◆ Aim of the exercise ◆
Start at the line containing "obj.matrix_parent_inverse = Matrix.Identity(4)" and stop at the line containing "obj.matrix_world = Matrix.Identity(4)"; copy those lines exactly, both ends included, and no others.

* start *

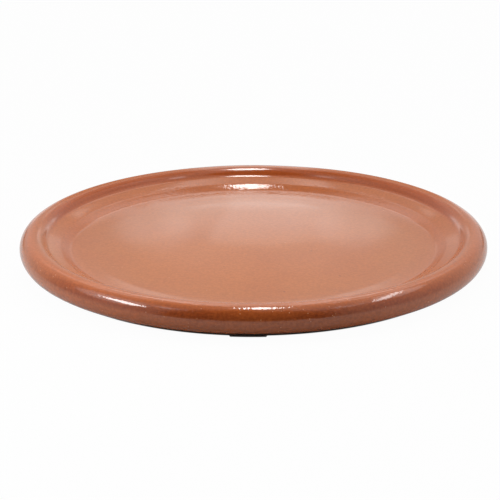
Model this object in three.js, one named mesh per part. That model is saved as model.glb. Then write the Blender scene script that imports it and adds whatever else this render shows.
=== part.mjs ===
// Glazed clay griddle (comal), turned about the Z axis. Millimetres and degrees.
// The flat foot stands on z = 0, and the origin is the centre of the foot.

import * as THREE from 'three';

// The rolled rim
const overallDiameter = 305; // across the glazed rim
const rollDiameter = 17.2; // thickness of the round roll of clay
const rollRise = 5.3; // crest of the roll above the shelf beside it

// The well, from the roll inwards
const shelfWidth = 8.8; // gentle slope next to the roll
const shelfAngle = 21.8;
const slopeWidth = 6.4; // steeper slope below the shelf
const slopeAngle = 28;
const slopeHollow = 5; // how much steeper the slope is at its top than at its foot, in degrees
const dishWidth = 14; // outer ring of the cooking floor, which turns up a little
const dishAngle = 4.5;
const floorThickness = 7.6; // clay under the glaze

// The underside
const undersideWidth = 16.7; // sloping ring between the roll and the flat foot
const neckThickness = 8.6; // clay between the shelf and the underside, beside the roll

// Rounded corners
const rollFillet = 7; // between the shelf and the roll
const shelfRounding = 12; // where the shelf turns down into the slope
const slopeRounding = 45; // hollow of the slope itself
const floorFillet = 8; // where the slope runs out into the floor
const dishRounding = 230; // where the floor begins to turn up
const grooveFillet = 3; // under the roll
const footRounding = 4; // outer edge of the foot

// The glaze
const glazeThickness = 0.4;
const glazeLineAngle = 25; // how far past the lowest point of the roll the glaze runs

// Smoothness of the turned surfaces
const turnSteps = 72;
const arcStep = 15; // longest step along a rounded corner
const samePoint = 0.001; // points closer than this are one

// Angles of the surface normals in the section, from the outward direction
const outwards = 0;
const upwards = 90;
const downwards = -90;

// Unit vector in the section plane, from its angle above the outward direction.
function direction(angle) {
  const radians = THREE.MathUtils.degToRad(angle);
  return new THREE.Vector2(Math.cos(radians), Math.sin(radians));
}

function rise(width, angle) {
  return width * Math.tan(THREE.MathUtils.degToRad(angle));
}

// An arc of the section runs from one surface normal to another.
// Its radius is positive where the clay bulges and negative where it is hollow.
function arc(centre, radius, fromNormal, toNormal) {
  return { centre, radius, fromNormal, toNormal };
}

// Rounds the corner where a surface with one normal meets a surface with another.
function cornerArc(corner, radius, fromNormal, toNormal) {
  const halfTurn = THREE.MathUtils.degToRad((toNormal - fromNormal) / 2);
  const middle = direction((fromNormal + toNormal) / 2);
  const centre = corner.clone().addScaledVector(middle, -radius / Math.cos(halfTurn));
  return arc(centre, radius, fromNormal, toNormal);
}

// Hollow fillet between a straight surface and the roll, on the roll's inner side.
// It touches both, so its centre lies one fillet radius outside each of them.
function filletCentre(surfacePoint, surfaceNormal, roll, radius) {
  const normal = direction(surfaceNormal);
  const along = new THREE.Vector2(-normal.y, normal.x);
  const inwards = along.x < 0 ? along : along.negate();
  const start = surfacePoint.clone().addScaledVector(normal, radius);
  const toStart = start.clone().sub(roll.centre);
  const slant = toStart.dot(inwards);
  const reach = roll.radius + radius;
  const distance = -slant + Math.sqrt(slant * slant - toStart.lengthSq() + reach * reach);
  return start.addScaledVector(inwards, distance);
}

function normalTowards(from, to) {
  return THREE.MathUtils.radToDeg(Math.atan2(to.y - from.y, to.x - from.x));
}

// The section of the clay, as arcs from the cooking floor over the roll to the foot.
function claySection() {
  const rollRadius = rollDiameter / 2;
  const rollInnerEdge = overallDiameter / 2 - glazeThickness - rollDiameter;

  const upperSlopeAngle = slopeAngle + slopeHollow / 2;
  const lowerSlopeAngle = slopeAngle - slopeHollow / 2;

  const shelfCornerRadius = rollInnerEdge - shelfWidth;
  const slopeCornerRadius = shelfCornerRadius - slopeWidth;
  const dishCorner = new THREE.Vector2(slopeCornerRadius - dishWidth, floorThickness);
  const slopeCorner = new THREE.Vector2(
    slopeCornerRadius,
    dishCorner.y + rise(dishWidth, dishAngle),
  );
  const slopeMiddle = new THREE.Vector2(
    (slopeCornerRadius + shelfCornerRadius) / 2,
    slopeCorner.y + rise(slopeWidth / 2, lowerSlopeAngle),
  );
  const shelfCorner = new THREE.Vector2(
    shelfCornerRadius,
    slopeMiddle.y + rise(slopeWidth / 2, upperSlopeAngle),
  );
  const shelfEnd = new THREE.Vector2(rollInnerEdge, shelfCorner.y + rise(shelfWidth, shelfAngle));
  const roll = {
    centre: new THREE.Vector2(rollInnerEdge + rollRadius, shelfEnd.y + rollRise - rollRadius),
    radius: rollRadius,
  };

  const footCorner = new THREE.Vector2(rollInnerEdge - undersideWidth, 0);
  const neckPoint = new THREE.Vector2(rollInnerEdge, shelfEnd.y - neckThickness);
  const undersideNormal = downwards + normalTowards(footCorner, neckPoint);

  const dishNormal = upwards + dishAngle;
  const shelfNormal = upwards + shelfAngle;
  const upperSlopeNormal = upwards + upperSlopeAngle;
  const lowerSlopeNormal = upwards + lowerSlopeAngle;
  const upperFillet = filletCentre(shelfEnd, shelfNormal, roll, rollFillet);
  const groove = filletCentre(neckPoint, undersideNormal, roll, grooveFillet);
  const rollStart = normalTowards(roll.centre, upperFillet);
  const rollEnd = normalTowards(roll.centre, groove);
  const glazeLine = downwards - glazeLineAngle;

  return {
    glazed: [
      cornerArc(dishCorner, -dishRounding, upwards, dishNormal),
      cornerArc(slopeCorner, -floorFillet, dishNormal, lowerSlopeNormal),
      cornerArc(slopeMiddle, -slopeRounding, lowerSlopeNormal, upperSlopeNormal),
      cornerArc(shelfCorner, shelfRounding, upperSlopeNormal, shelfNormal),
      arc(upperFillet, -rollFillet, shelfNormal, rollStart),
      arc(roll.centre, roll.radius, rollStart, upwards),
      arc(roll.centre, roll.radius, upwards, outwards),
      arc(roll.centre, roll.radius, outwards, downwards),
      arc(roll.centre, roll.radius, downwards, glazeLine),
    ],
    bare: [
      arc(roll.centre, roll.radius, glazeLine, rollEnd),
      arc(groove, -grooveFillet, rollEnd, undersideNormal),
      cornerArc(footCorner, footRounding, undersideNormal, downwards),
    ],
  };
}

// Points along an arc, on a surface that lies the given cover outside the clay.
function arcPoints({ centre, radius, fromNormal, toNormal }, cover) {
  const steps = Math.ceil(Math.abs(toNormal - fromNormal) / arcStep);
  const points = [];
  for (let step = 0; step <= steps; step++) {
    const normal = THREE.MathUtils.lerp(fromNormal, toNormal, step / steps);
    points.push(centre.clone().addScaledVector(direction(normal), radius + cover));
  }
  return points;
}

// Joins arcs into one outline, in which two arcs that meet share a point.
function joinedPoints(arcs, cover, firstPoint) {
  const points = [firstPoint];
  for (const piece of arcs) {
    for (const point of arcPoints(piece, cover)) {
      if (point.distanceTo(points.at(-1)) > samePoint) points.push(point);
    }
  }
  return points;
}

// The glazed surface from the axis to the glaze line.
function glazedPoints(section, cover) {
  const floorCentre = new THREE.Vector2(0, floorThickness + cover);
  return joinedPoints(section.glazed, cover, floorCentre);
}

// Turns a section about the Z axis. Its faces point out if the section runs anticlockwise.
function turned(points) {
  const geometry = new THREE.LatheGeometry(points, turnSteps);
  return geometry.rotateX(Math.PI / 2);
}

// Turns every face round, for a section that runs clockwise.
function facesReversed(geometry) {
  const corners = geometry.index.array;
  for (let face = 0; face < corners.length; face += 3) {
    const first = corners[face];
    corners[face] = corners[face + 1];
    corners[face + 1] = first;
  }
  return geometry;
}

// The glazed surface, then the bare one from the glaze line to the centre of the foot.
function clayBody(section) {
  const glazed = glazedPoints(section, 0);
  const glazeLine = glazed.pop();
  const bare = joinedPoints(section.bare, 0, glazeLine);
  const outline = [...glazed, ...bare, new THREE.Vector2(0, 0)];
  const material = new THREE.MeshStandardMaterial({ color: 0xb9774f, roughness: 0.85, metalness: 0 });
  const mesh = new THREE.Mesh(turned(outline.reverse()), material);
  mesh.name = 'clay_body';
  return mesh;
}

// The coat lies face to face with the clay and thins to nothing at the glaze line.
// Both sections run inwards over the shared surface, so that both split it into the same faces.
function glazeCoat(section) {
  const outer = glazedPoints(section, glazeThickness).slice(0, -1);
  const inner = glazedPoints(section, 0).reverse();
  const geometry = facesReversed(turned([...outer, ...inner]));
  const material = new THREE.MeshStandardMaterial({ color: 0xb4673f, roughness: 0.12, metalness: 0 });
  const mesh = new THREE.Mesh(geometry, material);
  mesh.name = 'glaze_coat';
  return mesh;
}

const section = claySection();
const griddle = new THREE.Group();
griddle.add(clayBody(section), glazeCoat(section));

export default griddle;
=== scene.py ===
import math

import bpy
from mathutils import Euler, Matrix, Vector, noise


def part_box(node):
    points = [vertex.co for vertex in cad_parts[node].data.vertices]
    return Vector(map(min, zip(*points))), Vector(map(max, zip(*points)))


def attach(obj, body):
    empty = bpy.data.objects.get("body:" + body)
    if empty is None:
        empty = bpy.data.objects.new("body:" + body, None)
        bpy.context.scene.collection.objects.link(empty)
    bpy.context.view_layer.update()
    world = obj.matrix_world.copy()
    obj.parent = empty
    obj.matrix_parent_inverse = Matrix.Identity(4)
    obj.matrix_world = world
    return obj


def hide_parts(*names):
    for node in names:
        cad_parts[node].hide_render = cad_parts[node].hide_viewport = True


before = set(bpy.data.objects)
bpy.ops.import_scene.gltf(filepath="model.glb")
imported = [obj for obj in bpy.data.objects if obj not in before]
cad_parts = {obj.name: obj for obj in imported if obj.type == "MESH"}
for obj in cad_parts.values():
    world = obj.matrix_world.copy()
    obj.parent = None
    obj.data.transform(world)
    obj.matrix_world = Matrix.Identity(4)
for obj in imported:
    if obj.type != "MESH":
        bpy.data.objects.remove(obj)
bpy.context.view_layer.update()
print("frame loaded:", len(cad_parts), "nodes")

mm = 0.001
clayLow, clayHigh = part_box("clay_body")
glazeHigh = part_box("glaze_coat")[1]
outerRadius = glazeHigh.x  # over the glaze, at the widest point of the rim
rimTop = glazeHigh.z
glazeThickness = outerRadius - clayHigh.x
samePoint = 0.002 * mm  # points closer than this are one

# the griddle's section, from the cooking floor over the rolled rim to the foot, with angles in degrees
griddle = {
    "rollDiameter": 17.2 * mm,
    "rollRise": 5.3 * mm,  # crest of the roll above the shelf beside it
    "shelfWidth": 8.8 * mm,
    "shelfAngle": 21.8,
    "slopeWidth": 6.4 * mm,
    "slopeAngle": 28,
    "slopeHollow": 5,  # how much steeper the slope is at its top than at its foot
    "dishWidth": 14 * mm,  # ring where the floor turns up gently
    "dishAngle": 4.5,
    "undersideWidth": 16.7 * mm,
    "neckThickness": 8.6 * mm,
    "rollFillet": 7 * mm,
    "slopeRounding": 45 * mm,
    "shelfRounding": 12 * mm,
    "floorFillet": 8 * mm,
    "dishRounding": 230 * mm,
    "grooveFillet": 3 * mm,
    "footRounding": 4 * mm,
    "glazeLineAngle": 25,  # past the lowest point of the roll
    "aroundSteps": 480,
    "arcStep": 4,  # degrees of surface turn between two rings
    "ringSpacing": 3 * mm,  # on the straight stretches
    "wobble": 0.16 * mm,  # how far hand and kiln leave the form from true
    "wobbleInset": 0.7,  # most of that lies inside the true form
    "wobbleFade": 6 * mm,  # it dies out from this height down, so that the foot stays flat
    "liftLength": 55 * mm,  # size of the swells up and down, and where in the noise they are taken from
    "liftPlace": (3.1, 7.7, 0.4),
    "leanLength": 68.75 * mm,  # the same for those in and out
    "leanPlace": (11.3, 2.9, 5.2),
}


def direction(angle):
    radians = math.radians(angle)
    return Vector((math.cos(radians), math.sin(radians)))


def rise(width, angle):
    return width * math.tan(math.radians(angle))


def angleOf(start, end):
    return math.degrees(math.atan2(end.y - start.y, end.x - start.x))


# an arc is its centre, its radius (negative where the surface is hollow) and its first and last normal
def cornerArc(corner, radius, fromNormal, toNormal):
    halfTurn = math.radians((toNormal - fromNormal) / 2)
    middle = direction((fromNormal + toNormal) / 2)
    return corner - middle * radius / math.cos(halfTurn), radius, fromNormal, toNormal


# centre of the hollow fillet between a straight surface and the roll
def filletCentre(surfacePoint, surfaceNormal, rollCentre, rollRadius, radius):
    normal = direction(surfaceNormal)
    along = Vector((-normal.y, normal.x))
    inwards = along if along.x < 0 else -along
    start = surfacePoint + normal * radius
    toStart = start - rollCentre
    slant = toStart.dot(inwards)
    reach = rollRadius + radius
    distance = -slant + math.sqrt(slant * slant - toStart.length_squared + reach * reach)
    return start + inwards * distance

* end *

◆ Worked solution ◆
    obj.matrix_parent_inverse = Matrix.Identity(4)
    obj.matrix_world = world
    return obj


def hide_parts(*names):
    for node in names:
        cad_parts[node].hide_render = cad_parts[node].hide_viewport = True


before = set(bpy.data.objects)
bpy.ops.import_scene.gltf(filepath="model.glb")
imported = [obj for obj in bpy.data.objects if obj not in before]
cad_parts = {obj.name: obj for obj in imported if obj.type == "MESH"}
for obj in cad_parts.values():
    world = obj.matrix_world.copy()
    obj.parent = None
    obj.data.transform(world)
    obj.matrix_world = Matrix.Identity(4)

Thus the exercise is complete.